Tuesday, December 02, 2014

Inflation

Interesting article outlining the powerful emotional effect and "stickyness" that predictions have on experts.  It is incredibly difficult to admit your prediction is false when your your entire ego balances upon the precipice of mediocrity.

On a more substantive note, Readers here are not surprised about the lack of inflation as most interpretations of how economies work amongst "experts" relied on hopelessly outdated economic models.

A snippet:

Six years later, official consumer price index inflation sits at just 2 percent annually from July 2013 to July 2014, the latest period for which figures are available. This is identical to the rate for the previous year.
We asked four economists and market analysts to revisit what they originally predicted would happen after quantitative easing and assess whether (and why) they were right.
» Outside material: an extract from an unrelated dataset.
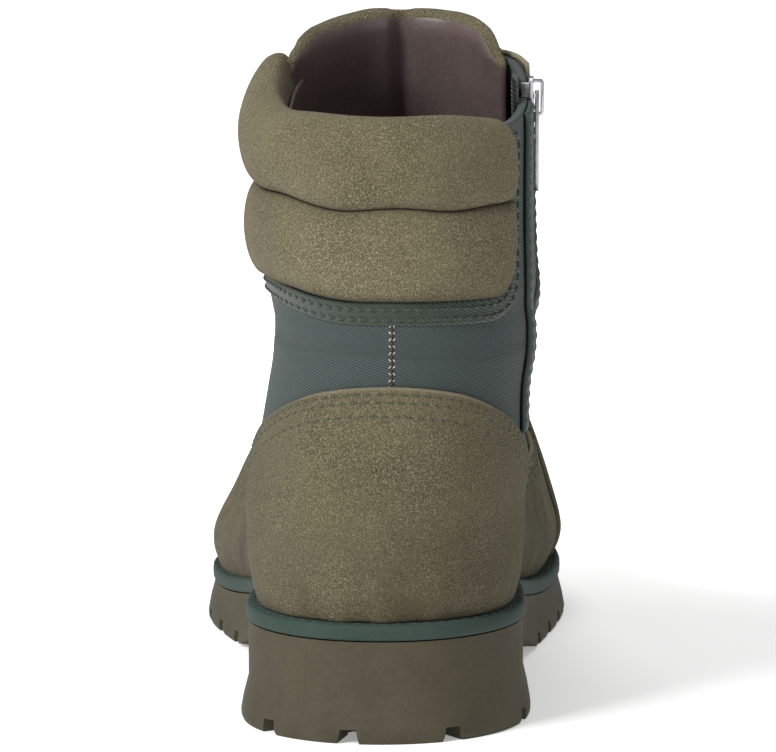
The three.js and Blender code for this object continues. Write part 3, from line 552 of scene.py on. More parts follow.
suede = suede_material("suede")
# Painted light: a copy of the suede with every tone 12% lighter, for the collar at the top of the boot
suede_collar_lit = suede_material("suede_collar_lit", 1.12)
canvas = canvas_material()
lining = grained_material("lining", (0.075, 0.053, 0.050), (0.118, 0.088, 0.083),
                          0.42, 900, 0.0001, coat=0.12)[0]
guard_leather = grained_material("guard_leather", (0.020, 0.030, 0.025), (0.036, 0.050, 0.043),
                                 0.65, 700, 0.00025)[0]
binding_cloth = cord_material("binding_cloth", (0.022, 0.032, 0.023), (0.052, 0.066, 0.048), 0.0007)
rubber = rubber_material("rubber", (0.046, 0.039, 0.022), (0.064, 0.054, 0.032), (0.085, 0.073, 0.048))
green_rubber = rubber_material("green_rubber", (0.020, 0.036, 0.029), (0.030, 0.050, 0.041),
                               (0.05, 0.062, 0.055))
thread = cord_material("thread", (0.016, 0.026, 0.018), (0.060, 0.085, 0.062), 0.0006)
suede_thread = cord_material("suede_thread", (0.030, 0.034, 0.018), (0.10, 0.10, 0.06), 0.0006)
pale_thread = cord_material("pale_thread", (0.42, 0.41, 0.38), (0.75, 0.74, 0.70), 0.0006)
# Painted shade for the gap in the centre back seam
painted_seam_shade = cord_material("painted_seam_shade", (0.030, 0.008, 0.008), (0.070, 0.020, 0.018), 0.0005)
tape = cord_material("tape", (0.008, 0.008, 0.009), (0.024, 0.024, 0.026), 0.0008)
lace_cord = cord_material("lace_cord", (0.018, 0.024, 0.018), (0.070, 0.082, 0.062), 0.0011)
steel = metal_material("steel", (0.26, 0.26, 0.27), (0.46, 0.46, 0.47), 0.26)
gunmetal = metal_material("gunmetal", (0.10, 0.10, 0.105), (0.20, 0.20, 0.21), 0.3)


# Creases: place along the foot, height, length, depth, tilt, width, and side (0 for both)
CREASES = [
    (0.004, 0.1165, 0.030, 0.0008, 0.05, 0.0028, 0),
    (0.010, 0.1075, 0.026, 0.0007, 0.10, 0.0030, -1),
    (0.060, 0.1120, 0.020, 0.0016, -0.45, 0.0045, 0),
    (0.072, 0.1000, 0.022, 0.0014, -0.50, 0.0040, 0),
    (0.092, 0.0900, 0.022, 0.0012, -0.60, 0.0045, 0),
    (0.165, 0.0640, 0.026, 0.0015, 1.05, 0.0045, 0),
    (0.182, 0.0560, 0.028, 0.0018, 1.15, 0.0050, 0),
    (0.198, 0.0520, 0.024, 0.0014, 1.20, 0.0045, 0),
    (0.150, 0.0480, 0.018, 0.0008, 0.80, 0.0040, 1),
    (0.120, 0.0560, 0.022, 0.0008, 0.30, 0.0050, -1),
    (0.030, 0.0600, 0.026, 0.0006, 0.20, 0.0060, 1),
    (0.020, 0.0520, 0.022, 0.0005, 0.15, 0.0050, -1),
]


def creases(base):
    """Soft troughs that wear has left, with a low seam ridge and puckers at the foot of the heel back."""
    total = np.zeros(base.shape[:-1])
    for y, z, length, depth, tilt, width, side in CREASES:
        dy, dz = base[..., 1] - y, base[..., 2] - z
        along = dy * math.cos(tilt) + dz * math.sin(tilt)
        off = -dy * math.sin(tilt) + dz * math.cos(tilt)
        trough = np.exp(-(off / width) ** 2) - 0.35 * np.exp(-((off - 2 * width) / width) ** 2)
        trough = trough * np.exp(-(along / length) ** 2)
        if side:
            trough = trough * smooth(side * (base[..., 0] - THROAT_X) / 0.006)
        total = total - depth * trough
    x, y, z = base[..., 0], base[..., 1], base[..., 2]
    back = np.exp(-(y / 0.012) ** 2)
    foot = np.exp(-((z - HEEL_HEIGHT) / 0.011) ** 2)
    total = total + 0.0005 * back * foot * np.sin(x / 0.0021) * np.exp(-(x / 0.02) ** 2)
    total = total + 0.0004 * back * np.exp(-((x - 0.001) / 0.0022) ** 2) * smooth((0.085 - z) / 0.02)
    return total


# Panels on the skin

def panel(name, turn_of, low, high, material, columns, rows, offset, thickness, edge=0.0012, node=None):
    """A panel between two height lines. turn_of(s, level) places its columns, offset its face."""
    def laid(s, t):
        line = s[0]
        bottom = level_where(lambda level: turn_of(line, level), low)
        top = level_where(lambda level: turn_of(line, level), high)
        level = mix(bottom[None, :], top[None, :], t)
        turn = turn_of(s, level)
        base = on_last(level, turn)
        across = np.minimum(s, 1 - s) * arc_lengths(base, 1)[-1]
        along = np.minimum(t, 1 - t) * arc_lengths(base, 0)[-1]
        return level, turn, base, np.minimum(across, along)

    def place(s, t):
        level, turn, base, near = laid(s, t)
        rounding = np.sqrt(1 - (1 - np.clip(near / edge, 0, 1)) ** 2)
        return skin(level, turn, offset - 0.6 * thickness * (1 - rounding) + creases(base))

    piece = grid_piece(name, columns, rows, place, material, {"edge": lambda s, t: laid(s, t)[3]})
    thicken(piece, thickness)
    if node:
        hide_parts(node)
    return piece


def row_on_skin(turn_of, height, offset, low=0.0, high=1.0, count=240):
    """Points and outward directions along a height line."""
    s = np.linspace(low, high, count)
    level = level_where(lambda level: turn_of(s, level), height)
    turn = turn_of(s, level)
    return skin(level, turn, offset + creases(on_last(level, turn))), outwards(level, turn)


def column_on_skin(turn_of, low, high, offset, count=160):
    """Points and outward directions up a line that turn_of(level) gives, between two height lines."""
    ends = [float(level_where(lambda level: turn_of(level), height)) for height in (low, high)]
    level = np.linspace(ends[0], ends[1], count)
    turn = turn_of(level)
    return skin(level, turn, offset + creases(on_last(level, turn))), outwards(level, turn)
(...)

Analyst Peter Schiff sticks to his guns, saying that any "claims of victory over inflation are premature and inaccurate. Inflation is easy to see in our current economy, if you make a genuine attempt to measure it." Economist Robert Murphy believes we are in a "calm before the storm" and is "confident that a day of price inflation reckoning looms." Contributing Editor David R. Henderson writes that the "financial crisis has brought such major changes in central banking that uncontrolled inflation from discretionary monetary policy is not as great a danger as it once was," though he remains critical of the Fed's growing powers. And economist Scott Sumner claims victory for the "market monetarists," noting that both Austrians and Keynesians have been proven wrong by events, and urging both sides to "take markets seriously."